Resulta difícil olvidar las polémicas de hace un par de años, donde el Colegio de profesores se empeñaba por defender la salud de los niños a cualquier costo. Hoy comenzamos a ver cuál es ese costo. Lograron convencer a los padres -precisamente en los sectores más vulnerables- de que mandar un niño a la escuela era algo así como enviarlos al matadero.
Hoy vemos que sufren un daño que es casi irreversible. La brecha entre los chilenos vulnerables y los sectores acomodados se ha acrecentado ¿Se imaginan a esos niños enfrentados en nueve o diez años más a Cálculo I, Introducción a la Economía o Derecho Civil?

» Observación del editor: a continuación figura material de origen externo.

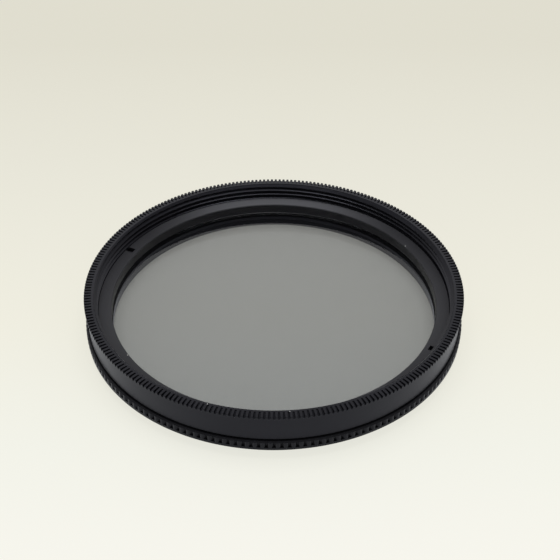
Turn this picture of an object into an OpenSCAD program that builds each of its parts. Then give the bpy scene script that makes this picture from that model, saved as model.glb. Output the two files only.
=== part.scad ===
// Circular polarizing filter for a camera lens, 52 mm thread.
// A knurled front ring carries the glass and turns in a base ring that screws into the lens.
// It lies on the end of its lens thread, front side up, with the optical axis on +Z.

/* [Heights] */

// Height from the end of the lens thread to the front face, mm
total_height = 7.5; // [6.5:0.1:9]
// Depth of the fine serration below the front face, mm
rim_depth = 0.42; // [0.3:0.02:0.8]
// Depth of the underside of the front ring's flange, mm
flange_depth = 4.25; // [3.5:0.05:5]
// Running gap seen between the two rings, mm
ring_gap = 0.13; // [0.08:0.01:0.3]
// Depth of the underside of the notched part of the base ring, mm
shoulder_depth = 6.08; // [5.5:0.02:6.5]

/* [Diameters] */

// Major radius of the M52 x 0.75 thread, front and back, mm
thread_radius = 26; // [24.5:0.5:27.5]
// Wall from the front thread out to the crests of the fine serration, mm
rim_wall = 1.4; // [1.2:0.05:1.8]
// Step from the crests of the fine serration in to the smooth band, mm
band_step = 0.3; // [0.15:0.05:0.5]
// Stand-out of the base ring's teeth beyond the fine serration, mm
base_stand = 0.1; // [0.05:0.05:0.3]

/* [Front thread] */

// Depth of the free front thread down to the retaining ring, mm
thread_depth = 2.5; // [2.2:0.1:2.8]

/* [Serrations] */

// Number of slots in the fine serration
slot_count = 270; // [240:2:300]
// Width of the plain strip between the thread and the slots, mm
plain_strip = 0.36; // [0.3:0.02:0.8]
// Depth of a slot where it starts, beside the plain strip, mm
slot_start = 0.12; // [0.05:0.01:0.25]
// Width of a slot at its bottom, mm
slot_width = 0.2; // [0.1:0.01:0.3]
// Slope of each flank of a slot from upright, degrees
slot_flank = 12; // [5:1:25]
// Number of notches round the base ring
notch_count = 170; // [150:2:190]
// Depth of a notch, mm
notch_depth = 0.3; // [0.15:0.01:0.35]
// Share of the pitch that a tooth crest takes
tooth_share = 0.36; // [0.25:0.01:0.5]
// Height of the closed rim above the notches, mm
notch_rim = 0.16; // [0.1:0.01:0.3]

/* [Glass] */

// Distance from the thread's radius in to the edge of the glass and films, mm
glass_inset = 1.5; // [1.4:0.05:2]
// Thickness of each glass, mm
glass_thickness = 0.8; // [0.7:0.05:1]
// Thickness of the polarizing film, mm
polarizer_thickness = 0.15; // [0.1:0.01:0.2]
// Thickness of the quarter-wave film, mm
retarder_thickness = 0.1; // [0.06:0.01:0.15]
// Distance from the thread's radius in to the retaining ring, which passes the thread's crests, mm
retainer_inset = 0.5; // [0.45:0.05:0.7]
// Width of the retaining ring's face, mm
retainer_width = 1.85; // [1.5:0.05:2.2]
// Height of the retaining ring, mm
retainer_height = 1.45; // [1.2:0.05:1.6]
// Width of the ledge under the glass, mm
ledge_width = 0.9; // [0.7:0.05:1.3]

/* [Spanner notches] */

// Direction of the first spanner notch from +X, degrees
spanner_angle = 152.5; // [0:0.5:180]
// Width of a spanner notch, mm
spanner_width = 0.95; // [0.7:0.05:1.4]
// Depth of a spanner notch, mm
spanner_depth = 0.7; // [0.4:0.05:0.9]
// Length of a spanner notch from the edge of the retaining ring, mm
spanner_length = 1.2; // [0.8:0.05:1.4]

/* [Turning fit] */

// Distance from the thread's radius in to the outside of the front ring's sleeve, mm
sleeve_inset = 0.7; // [0.5:0.05:0.8]
// Radial clearance between the sleeve and the base ring, mm
running_clearance = 0.06; // [0.03:0.01:0.1]
// Thickness of the ledge under the glass, mm
ledge_thickness = 0.5; // [0.4:0.05:0.7]
// Width of the base ring's floor under the sleeve, mm
floor_width = 1.6; // [1.2:0.05:1.8]
// Wire diameter of the snap ring, mm
wire_diameter = 0.5; // [0.4:0.05:0.6]
// Depth of the snap ring's centre below the flange, mm
wire_drop = 0.9; // [0.7:0.05:1.1]
// Gap between the ends of the snap ring, degrees
wire_gap = 9; // [4:1:20]

/* [Hidden] */

$fn = 180;

// Small chamfers that break the sharp edges.
edge_break = 0.1;
// Chamfer at the foot of the notched part.
shoulder_chamfer = 0.3;
// Clearance of the glass in its pocket.
glass_clearance = 0.05;
// Clearance of the wire in its two grooves, up and down.
wire_clearance = 0.05;
// Axial clearance between the end of the sleeve and the floor of the base ring.
end_clearance = 0.1;
// Overlap that lets a cut run past a face.
past = 0.5;

// Heights above the end of the lens thread.
rim_z = total_height - rim_depth;
retainer_z = total_height - thread_depth;
glass_top_z = retainer_z - retainer_height;
polarizer_top_z = glass_top_z - glass_thickness;
retarder_top_z = polarizer_top_z - polarizer_thickness;
rear_top_z = retarder_top_z - retarder_thickness;
ledge_z = rear_top_z - glass_thickness;
sleeve_z = ledge_z - ledge_thickness;
flange_z = total_height - flange_depth;
base_top_z = flange_z - ring_gap;
shoulder_z = total_height - shoulder_depth;
floor_z = sleeve_z - end_clearance;
wire_z = flange_z - wire_drop;

// Radii of the outside.
rim_radius = thread_radius + rim_wall;
band_radius = rim_radius - band_step;
base_radius = rim_radius + base_stand;
slot_inner_radius = thread_radius + plain_strip;

// Radii round the glass.
glass_radius = thread_radius - glass_inset;
pocket_radius = glass_radius + glass_clearance;
ledge_radius = glass_radius - ledge_width;
retainer_radius = thread_radius - retainer_inset;
retainer_bore_radius = retainer_radius - retainer_width;
spanner_inner_radius = retainer_radius - spanner_length;

// Radii of the turning fit.
sleeve_radius = thread_radius - sleeve_inset;
base_bore_radius = sleeve_radius - floor_width;
bearing_radius = sleeve_radius + running_clearance;
wire_ring_radius = sleeve_radius;
groove_half = wire_diameter / 2 + wire_clearance;
sleeve_groove_radius = wire_ring_radius - wire_diameter / 2 - 0.08;
base_groove_radius = wire_ring_radius + wire_diameter / 2 + 0.1;

// Fine serration: the floor of a slot falls from the front face to the outer edge.
slot_lip = 0.06;
slot_fall = rim_depth - slot_lip - slot_start;
slot_run = rim_radius - slot_inner_radius;
slot_slope = atan(slot_fall / slot_run);
slot_height = 1;

// Coarse notches: their floor and mouth, seen from above.
notch_pitch = 360 / notch_count;
notch_mouth = base_radius * 2 * PI * (1 - tooth_share) / notch_count;
notch_floor = notch_mouth / 3;
notch_flare = (notch_mouth - notch_floor) / notch_depth;

// Cross-section of the front ring: serrated rim, smooth band, flange, sleeve and glass pocket.
module front_ring_section() {
    polygon([
        [thread_radius + edge_break, total_height],
        [rim_radius - edge_break / 2, total_height],
        [rim_radius, total_height - edge_break / 2],
        [rim_radius, rim_z],
        [band_radius, rim_z],
        [band_radius, flange_z + edge_break],
        [band_radius - edge_break, flange_z],
        [sleeve_radius, flange_z],
        [sleeve_radius, wire_z + groove_half],
        [sleeve_groove_radius, wire_z + groove_half],
        [sleeve_groove_radius, wire_z - groove_half],
        [sleeve_radius, wire_z - groove_half],
        [sleeve_radius, sleeve_z + edge_break],
        [sleeve_radius - edge_break, sleeve_z],
        [ledge_radius, sleeve_z],
        [ledge_radius, ledge_z],
        [pocket_radius, ledge_z],
        [pocket_radius, glass_top_z],
        [retainer_radius, glass_top_z],
        [retainer_radius, retainer_z],
        [thread_radius, retainer_z],
        [thread_radius, total_height - edge_break]
    ]);
}

// One slot of the fine serration, as the straight run of the cutter.
module serration_slot() {
    widening = slot_height * tan(slot_flank);
    translate([slot_inner_radius, 0, total_height - slot_start])
        rotate([0, 90 + slot_slope, 0])
            linear_extrude(height = slot_run + 1)
                polygon([
                    [0, slot_width / 2],
                    [-slot_height, slot_width / 2 + widening],
                    [-slot_height, -slot_width / 2 - widening],
                    [0, -slot_width / 2]
                ]);
}

// Front ring that the fingers turn. The glass and its retaining ring ride in it.
module front_ring() {
    color("#2b2b2e")
        difference() {
            rotate_extrude()
                front_ring_section();
            for (i = [0 : slot_count - 1])
                rotate([0, 0, (i + 0.5) * 360 / slot_count])
                    serration_slot();
        }
}

// Threaded ring that clamps the glass in its pocket, with two spanner notches.
module glass_retaining_ring() {
    color("#3a3a3e")
        difference() {
            rotate_extrude()
                polygon([
                    [retainer_bore_radius, glass_top_z],
                    [retainer_radius, glass_top_z],
                    [retainer_radius, retainer_z],
                    [retainer_bore_radius + edge_break, retainer_z],
                    [retainer_bore_radius, retainer_z - edge_break]
                ]);
            for (turn = [0, 180])
                rotate([0, 0, spanner_angle + turn])
                    translate([
                        spanner_inner_radius,
                        -spanner_width / 2,
                        retainer_z - spanner_depth
                    ])
                        cube([
                            retainer_radius - spanner_inner_radius + past,
                            spanner_width,
                            spanner_depth + past
                        ]);
        }
}

// A flat round disc of the laminate, with its top face at the given height.
module laminate_disc(top_z, thickness) {
    translate([0, 0, top_z - thickness])
        cylinder(r = glass_radius, h = thickness);
}

// Outer cover glass.
module front_glass() {
    color("#9aa09a", 0.5)
        laminate_disc(glass_top_z, glass_thickness);
}

// Linear polarizing film between the glasses.
module polarizing_film() {
    color("#5c625f", 0.6)
        laminate_disc(polarizer_top_z, polarizer_thickness);
}

// Quarter-wave film behind the polarizer.
module quarter_wave_film() {
    color("#b9bfb8", 0.4)
        laminate_disc(retarder_top_z, retarder_thickness);
}

// Inner cover glass, resting on the ledge.
module rear_glass() {
    color("#9aa09a", 0.5)
        laminate_disc(rear_top_z, glass_thickness);
}

// Split wire that keeps the front ring in the base ring and lets it turn.
module snap_ring() {
    color("#8d9196")
        translate([0, 0, wire_z])
            rotate([0, 0, 270 + wire_gap / 2])
                rotate_extrude(angle = 360 - wire_gap)
                    translate([wire_ring_radius, 0])
                        circle(d = wire_diameter, $fn = 24);
}

// One notch of the base ring. A rim closes it above, and below it ends on the chamfer.
module notch() {
    mouth = notch_floor + notch_flare * (notch_depth + past);
    low_z = shoulder_z + shoulder_chamfer - edge_break / 2;
    translate([base_radius - notch_depth, 0, low_z])
        linear_extrude(height = base_top_z - notch_rim - low_z)
            polygon([
                [0, -notch_floor / 2],
                [notch_depth + past, -mouth / 2],
                [notch_depth + past, mouth / 2],
                [0, notch_floor / 2]
            ]);
}

// Cross-section of the base ring: lens thread, notched part, bearing and groove of the sleeve, floor.
module base_ring_section() {
    polygon([
        [base_bore_radius, 0],
        [thread_radius - edge_break, 0],
        [thread_radius, edge_break],
        [thread_radius, shoulder_z],
        [base_radius - shoulder_chamfer, shoulder_z],
        [base_radius, shoulder_z + shoulder_chamfer],
        [base_radius, base_top_z - edge_break],
        [base_radius - edge_break, base_top_z],
        [bearing_radius, base_top_z],
        [bearing_radius, wire_z + groove_half],
        [base_groove_radius, wire_z + groove_half],
        [base_groove_radius, wire_z - groove_half],
        [bearing_radius, wire_z - groove_half],
        [bearing_radius, floor_z],
        [base_bore_radius, floor_z]
    ]);
}

// Base ring: it screws into the lens and holds the sleeve of the front ring.
module base_ring() {
    color("#26262a")
        difference() {
            rotate_extrude()
                base_ring_section();
            for (i = [0 : notch_count - 1])
                rotate([0, 0, (i + 0.5) * notch_pitch])
                    notch();
        }
}

base_ring();
snap_ring();
front_ring();
glass_retaining_ring();
front_glass();
polarizing_film();
quarter_wave_film();
rear_glass();
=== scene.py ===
import math
import random

import bmesh
import bpy
from mathutils import Matrix, Vector


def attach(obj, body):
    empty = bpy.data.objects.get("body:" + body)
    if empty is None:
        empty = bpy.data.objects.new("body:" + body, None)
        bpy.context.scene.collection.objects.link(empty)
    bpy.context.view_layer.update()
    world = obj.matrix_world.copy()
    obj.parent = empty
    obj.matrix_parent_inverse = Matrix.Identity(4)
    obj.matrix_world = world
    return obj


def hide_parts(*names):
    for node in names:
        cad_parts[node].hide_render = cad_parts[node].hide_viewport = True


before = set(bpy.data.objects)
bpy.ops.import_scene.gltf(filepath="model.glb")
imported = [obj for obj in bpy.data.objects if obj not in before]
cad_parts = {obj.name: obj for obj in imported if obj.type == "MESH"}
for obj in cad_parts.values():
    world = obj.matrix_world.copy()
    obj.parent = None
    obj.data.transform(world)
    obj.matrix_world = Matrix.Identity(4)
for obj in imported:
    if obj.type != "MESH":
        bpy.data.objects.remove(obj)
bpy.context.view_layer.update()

MM = 0.001

# Sizes in mm, the same as in part.scad.
TOTAL_HEIGHT = 7.5
RIM_DEPTH = 0.42
RIM_R = 27.4
THREAD_R = 26.0
PITCH = 0.75
RETAINER_Z = 5.0
GLASS_TOP_Z = 3.55
GLASS_BOTTOM_Z = 1.7
GLASS_R = 24.5
BASE_R = 27.5
BASE_TOP_Z = 3.12
SHOULDER_Z = 1.42
SHOULDER_CHAMFER = 0.3
NOTCHES = 170
NOTCH_DEPTH = 0.3
NOTCH_RIM = 0.16
TOOTH_SHARE = 0.36
FLOOR_Z = 1.1
WIRE_Z = 2.35
BEARING_R = 25.36
BASE_BORE_R = 23.7
BASE_GROOVE_R = 25.65
GROOVE_HALF = 0.3
EDGE = 0.1

# Sizes in mm that only the visual pieces have.
LOWER_RIM = 0.4          # plain rim under the notches of the base ring
TOP_CHAMFER = 0.24       # on the base ring, beside the gap between the rings
EDGE_FLAT = 0.06         # broken edges of bores
SLOPE = 0.02             # short slopes that round off an edge
TOOTH_CROWN = 0.02       # how far the sides of a tooth of the base ring lie under its middle
CROWN_SHARE = 0.06       # their width, as a share of the pitch of the notches
NOTCH_TO_FLOOR = 7       # a notch is this many times as wide at its mouth as at its floor
LEAD = 0.12              # chamfer at the start of the lens thread
RELIEF = 0.45            # height of the lens thread's run-out under the shoulder
RELIEF_FLAT = 0.2
RELIEF_SLOPE = 1.7
LENS_THREAD_DEPTH = 0.6134 * PITCH
FRONT_THREAD_DEPTH = 0.5413 * PITCH
THREAD_START = 0.29      # turn of the front thread, as a share of the pitch
THREAD_LIFT = 0.012      # keeps the turns off the retaining ring
THREAD_STEPS = 720
LEAD_IN_SHARE = 0.75     # height of the front thread's lead-in, as a share of its depth
LEAD_IN_SLOPE = 1.2
THREAD_ROOT = 0.04       # how far the front thread's turns reach into the wall
THREAD_CLEAR = 0.004     # keeps the turns' roots off the wall's face
LAMINATE_STEPS = 256
LAMINATE_BEVEL = 0.12


# ---------------------------------------------------------------- camera

LENS_MM = 75.09
SENSOR_MM = 36.0
CAMERA_PLACE = (0.0, -132.69, 113.08)
CAMERA_TARGET = (0.875, 0.0, 8.13)
CAMERA_ROLL = math.radians(0.16)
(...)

A esto hay que agregar las carencias que sufren en materia de integración social, la creciente disposición a la violencia, que hemos visto en el último tiempo, y muchos otros daños.
¿Quién se hace responsable de estos males? ¿Qué dirán ahora los que se empeñaban en destituir al ministro Raúl Figueroa, porque urgía, imploraba, la vuelta a clases de los pequeños?

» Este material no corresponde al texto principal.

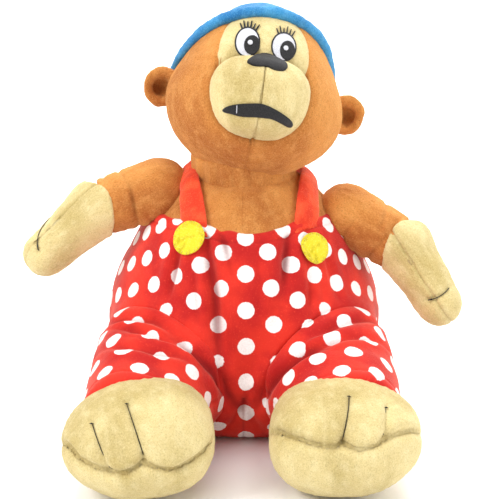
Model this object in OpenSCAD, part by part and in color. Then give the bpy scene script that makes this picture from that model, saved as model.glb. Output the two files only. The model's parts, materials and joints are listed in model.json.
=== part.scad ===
// Sitting plush monkey in dotted dungarees, with a cap pushed to the back of its head.
// Millimetres, +Z up. The toy faces -Y and its own left side is +X.
// The origin is the middle of the flat seat that it sits on.

/* [Body] */
// Largest diameter of the stuffed belly
belly_d = 186; // [183:1:188]
// Height of the neck seam above the seat
neck_z = 168; // [167:1:170]
// Diameter of the flat seat
seat_d = 150; // [144:1:154]
// Thickness of one layer of fabric, pile included
fabric_t = 2; // [1.6:0.1:2.2]
// Width of a shoulder strap
strap_w = 15; // [13:0.5:16]
// Diameter of a felt button
button_d = 22; // [20:0.5:23]

/* [Head] */
// Diameter of the stuffed head
head_d = 118; // [116:1:120]
// How far the head is tipped back
head_back = 16; // [14:1:18]
// How far the head leans towards its own left
head_lean = 9; // [7:1:10]
// How far the head is turned towards its own left
head_turn = 1; // [0:1:4]
// Diameter of the ball that the muzzle is part of
muzzle_d = 68; // [66:1:70]
// Diameter of an ear
ear_d = 27; // [25:0.5:28]
// Thickness of the rolled edge of the cap
cap_roll_d = 8; // [7.5:0.1:8.5]

/* [Limbs] */
// Diameter of a sleeve at the shoulder
sleeve_d = 42; // [40:0.5:43]
// Distance from the shoulder to the wrist
arm_len = 45; // [44:0.5:46]
// Diameter of a hand at the wrist
hand_d = 37; // [36:0.5:37.5]
// Distance from the wrist to the tip of the hand
hand_len = 63; // [60:0.5:65]
// Diameter of a trouser leg
leg_d = 75; // [72:1:76]
// Width of a foot across the toes
foot_w = 96; // [92:1:98]
// Height of a foot
foot_h = 75; // [73:1:75.5]

/* [Hidden] */
side_names = ["strap", "button", "button_stitches", "eye_white", "pupil", "ear", "arm_stuffing", "sleeve",
    "hand_stuffing", "hand_back_panel", "hand_palm_panel", "finger_stitches", "leg_stuffing",
    "trouser_leg", "foot_stuffing", "foot_upper", "foot_sole", "toe_stitches"];
$fn = 64;

LEFT = 1;
RIGHT = -1;
gap = 0.5;                        // room between two bodies that move on each other
big = 400;                        // larger than the toy

brown = "peru";
beige = "khaki";
red = "orangered";
fill_white = "whitesmoke";
thread_dark = [0.12, 0.12, 0.12];

belly_r = belly_d / 2;
head_r = head_d / 2;
muzzle_r = muzzle_d / 2;
foot_r = foot_h / 2;
neck_r = 41;                      // radius of the neck seam
neck_ball_r = 33;
neck_at = [0, 0, neck_z];
neck_slope = 16;                  // the head clears the shoulders by this angle all round
head_at = [8, 5, neck_z + 54];

shoulder_at = [[72, -6, 138], [-59, -5, 156.5]];          // left, right
arm_way = [[0.871, -0.261, -0.414], [-0.954, -0.156, -0.256]];
hand_way = [[0.502, -0.493, -0.711], [-0.738, -0.340, -0.583]];
wrist_setback = 12.5;             // a sleeve ends this far before the wrist's centre
hip_at = [56, -69, 45];
hip_ball_r = 43.5;
foot_at = [[64.5, -146, 38.2], [-66, -150, 38.8]];          // left, right
foot_roll = [0, -7];
ankle_setback = 16;
shoulder_ball_r = sleeve_d / 2;
wrist_ball_r = hand_d / 2;

function side(s) = s == LEFT ? 0 : 1;
function shoulder(s) = shoulder_at[side(s)];
function wrist(s) = shoulder(s) + arm_len * unit(arm_way[side(s)]);
function hip(s) = [s * hip_at.x, hip_at.y, hip_at.z];
function foot(s) = foot_at[side(s)];
function unit(v) = v / norm(v);
function mix(a, b, t) = a + (b - a) * t;

// The torso's outline, radius and height, is two Bezier curves: seat to belly, and belly to neck.
belly_z = 48;
lower_curve = [[seat_d / 2, 0], [belly_r - 6, 3], [belly_r, 24], [belly_r, belly_z]];
upper_curve = [[belly_r, belly_z], [belly_r, 84], [79, 134], [neck_r, neck_z - 1]];
function bezier(p, t) = p[0] * pow(1 - t, 3) + p[1] * 3 * t * pow(1 - t, 2) + p[2] * 3 * t * t * (1 - t)
    + p[3] * pow(t, 3);
function bezier_slope(p, t) = 3 * ((p[1] - p[0]) * pow(1 - t, 2) + (p[2] - p[1]) * 2 * t * (1 - t)
    + (p[3] - p[2]) * t * t);
// A place on the outline: s runs from 0 at the seat to 1 at the belly and 2 at the neck.
function curve_of(s) = s < 1 ? lower_curve : upper_curve;
function outline_at(s) = bezier(curve_of(s), s < 1 ? s : s - 1);
function outline_normal(s) = let (d = unit(bezier_slope(curve_of(s), s < 1 ? s : s - 1))) [d.y, -d.x];
// Every layer has its corners at the same places, so that the layers lie against each other.
place_step = 0.05;
function outline(depth, s0, s1) = [for (i = [round(s0 / place_step) : round(s1 / place_step)])
    let (s = i * place_step) outline_at(s) - depth * outline_normal(s)];
function below(points, z) = [for (p = points) [p.x, min(p.y, z)]];
function reversed(list) = [for (i = [len(list) - 1 : -1 : 0]) list[i]];
// The place s on the upper curve where the torso has radius r.
function place_of_radius(r, low = 1, high = 2, n = 16) = let (m = (low + high) / 2) n == 0 ? m
    : outline_at(m).x > r ? place_of_radius(r, m, high, n - 1) : place_of_radius(r, low, m, n - 1);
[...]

Ahora, sin embargo, el daño ya existe y tenemos que ver qué haremos con estas generaciones. En el caso de los niños más chicos, los males son más evidentes; sin embargo, también los jóvenes resultan afectados. Es notorio, por ejemplo, el bajón que se observa en los alumnos que entran a la universidad en cuanto a sus habilidades para escribir con corrección.
Gran parte de las universidades se sumó a la dictadura del miedo y prolongó en exceso el retorno a las clases presenciales. Se autoengañaron con toda suerte de alabanzas a las grandes posibilidades que abría la tecnología. Hicieron como si la enseñanza a través de Zoom fuera casi equivalente a los métodos tradicionales, y ni hablemos de las pruebas rendidas de manera remota. Las notas subieron de manera significativa con esos simulacros de exámenes. Lo curioso es que ahora, con la vuelta a clases, han bajado abruptamente.

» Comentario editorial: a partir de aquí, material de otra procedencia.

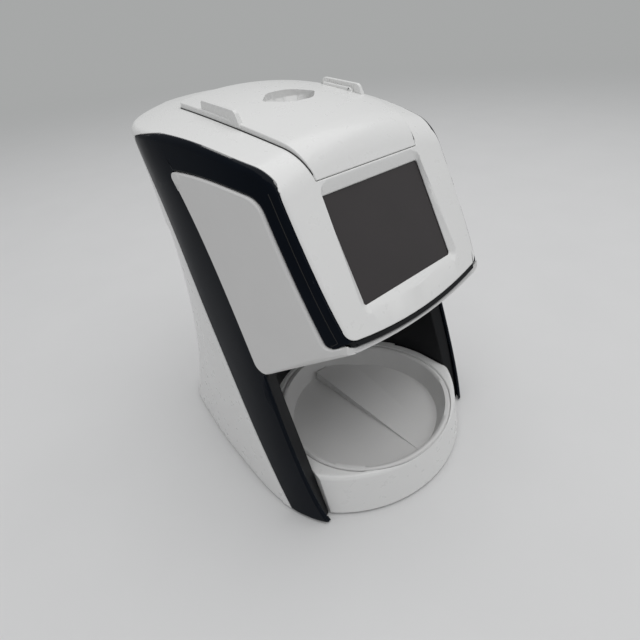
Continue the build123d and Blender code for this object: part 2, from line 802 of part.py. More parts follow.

Hoy tenemos en el gobierno precisamente a quienes con mayor empeño abogaban por mantener a los niños y jóvenes lejos de la escuela. ¿Serán capaces de enfrentar el terrible problema que se nos viene encima? Tendrá que ser así. No podemos desatender esas señales de alarma que están sonando a todo volumen.
Quizá, la gravísima situación que enfrentamos nos ayude a algo muy simple. Después de casi cuarenta años de docencia universitaria en humanidades, ¿qué le pido a la educación básica y media? Muy poco y mucho: que enseñe a los alumnos a hablar, leer y escribir con corrección. Los estudiantes que llegan a primer año con estas capacidades son poquísimos y eso vale para todas las universidades chilenas.
Lamento decirlo, pero cuando veo qué les enseñan en educación media a los alumnos, por ejemplo en el ramo de Lenguaje y Comunicación, me parece que gran parte esas cosas no refuerzan esas habilidades básicas. Lo mismo vale para el contenido de las pruebas de ingreso a la educación superior. Estoy seguro de que si ponemos a diez personas particularmente cultas a rendir esas pruebas, sus resultados serían deplorables. Obviamente, quien está mal no son esas personas cultas, sino las pruebas en cuestión. En este contexto, la crisis actual podría ayudarnos a preguntarnos qué es lo realmente importante, a dejar de lado tanta teoría educativa y concentrarnos en formar personas mínimamente cultas. El problema no es que aprendan poco, sino que no consiguen aprender lo básico. Si los padres empujan a los colegios en esa dirección y ayudan a crear un ambiente que favorezca la exigencia, podremos salir airosos del atolladero en que se encuentra la educación chilena.